-- start of SOURCE EXCERPT --
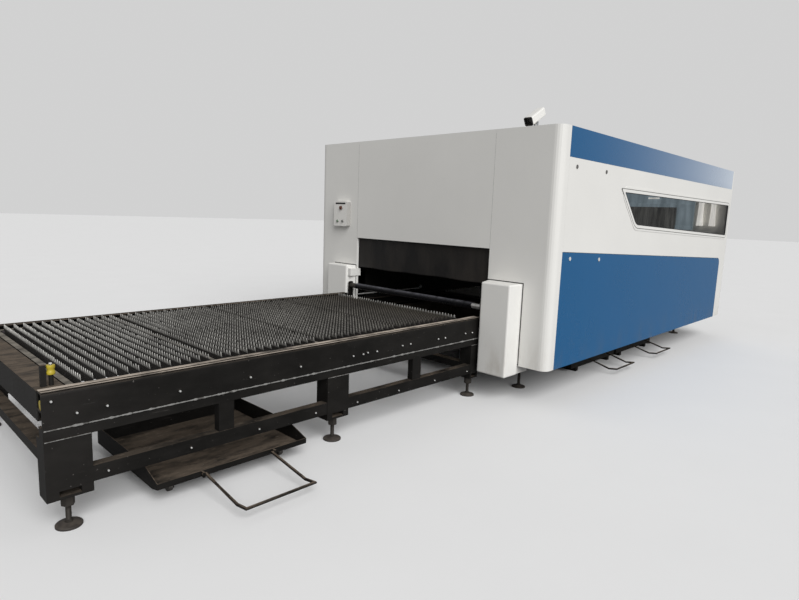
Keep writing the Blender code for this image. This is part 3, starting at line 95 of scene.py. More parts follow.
class Wire:
    """A shader socket that takes part in arithmetic by adding Math nodes."""

    def __init__(self, graph: "Graph", socket: bpy.types.NodeSocket) -> None:
        """Wraps one output socket of a graph."""
        self.graph = graph
        self.socket = socket

    def _maths(self, operation: str, left: "Wire | float", right: "Wire | float" = 0.0) -> "Wire":
        """One Math node.

        Args:
            operation: the node's operation.
            left: first value.
            right: second value.

        Returns:
            The node's result.
        """
        return self.graph.node("ShaderNodeMath", {"operation": operation}, {0: left, 1: right})

    def __add__(self, other: "Wire | float") -> "Wire":
        """Sum of two values."""
        return self._maths("ADD", self, other)

    __radd__ = __add__

    def __sub__(self, other: "Wire | float") -> "Wire":
        """Difference of two values."""
        return self._maths("SUBTRACT", self, other)

    def __rsub__(self, other: float) -> "Wire":
        """A number less this value."""
        return self._maths("SUBTRACT", other, self)

    def __mul__(self, other: "Wire | float") -> "Wire":
        """Product of two values."""
        return self._maths("MULTIPLY", self, other)

    __rmul__ = __mul__

    def __pow__(self, other: float) -> "Wire":
        """This value raised to a power."""
        return self._maths("POWER", self, other)

    def __abs__(self) -> "Wire":
        """The size of this value without its sign."""
        return self._maths("ABSOLUTE", self)

    def above(self, limit: float) -> "Wire":
        """One where this value is over the limit, otherwise zero."""
        return self._maths("GREATER_THAN", self, limit)

    def between(self, low: float, high: float) -> "Wire":
        """This value mapped from low and high to 0 and 1 and held there."""
        return self.graph.node("ShaderNodeMapRange", {"clamp": True}, {0: self, 1: low, 2: high})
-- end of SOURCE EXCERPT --
WRITTEN PROBLEM:
Print the whole listing exactly as it is.

ANSWER:
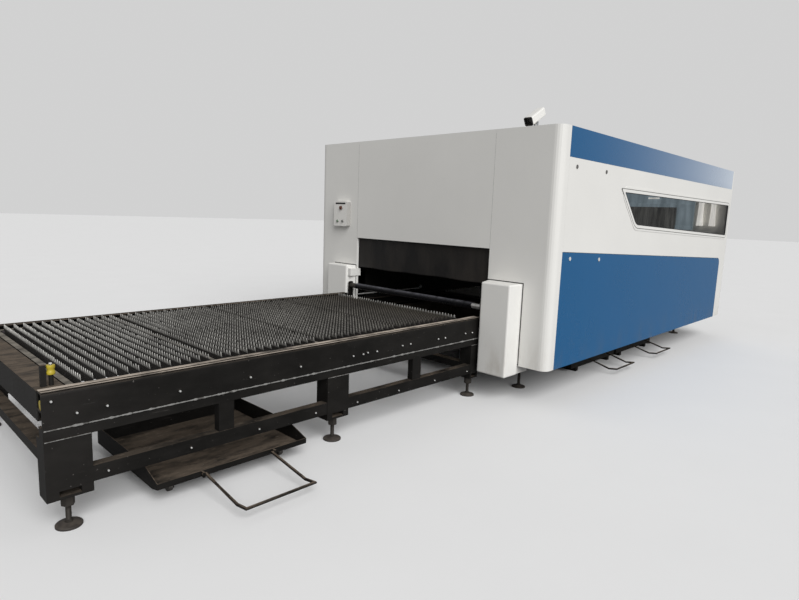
Keep writing the Blender code for this image. This is part 3, starting at line 95 of scene.py. More parts follow.
class Wire:
    """A shader socket that takes part in arithmetic by adding Math nodes."""

    def __init__(self, graph: "Graph", socket: bpy.types.NodeSocket) -> None:
        """Wraps one output socket of a graph."""
        self.graph = graph
        self.socket = socket

    def _maths(self, operation: str, left: "Wire | float", right: "Wire | float" = 0.0) -> "Wire":
        """One Math node.

        Args:
            operation: the node's operation.
            left: first value.
            right: second value.

        Returns:
            The node's result.
        """
        return self.graph.node("ShaderNodeMath", {"operation": operation}, {0: left, 1: right})

    def __add__(self, other: "Wire | float") -> "Wire":
        """Sum of two values."""
        return self._maths("ADD", self, other)

    __radd__ = __add__

    def __sub__(self, other: "Wire | float") -> "Wire":
        """Difference of two values."""
        return self._maths("SUBTRACT", self, other)

    def __rsub__(self, other: float) -> "Wire":
        """A number less this value."""
        return self._maths("SUBTRACT", other, self)

    def __mul__(self, other: "Wire | float") -> "Wire":
        """Product of two values."""
        return self._maths("MULTIPLY", self, other)

    __rmul__ = __mul__

    def __pow__(self, other: float) -> "Wire":
        """This value raised to a power."""
        return self._maths("POWER", self, other)

    def __abs__(self) -> "Wire":
        """The size of this value without its sign."""
        return self._maths("ABSOLUTE", self)

    def above(self, limit: float) -> "Wire":
        """One where this value is over the limit, otherwise zero."""
        return self._maths("GREATER_THAN", self, limit)

    def between(self, low: float, high: float) -> "Wire":
        """This value mapped from low and high to 0 and 1 and held there."""
        return self.graph.node("ShaderNodeMapRange", {"clamp": True}, {0: self, 1: low, 2: high})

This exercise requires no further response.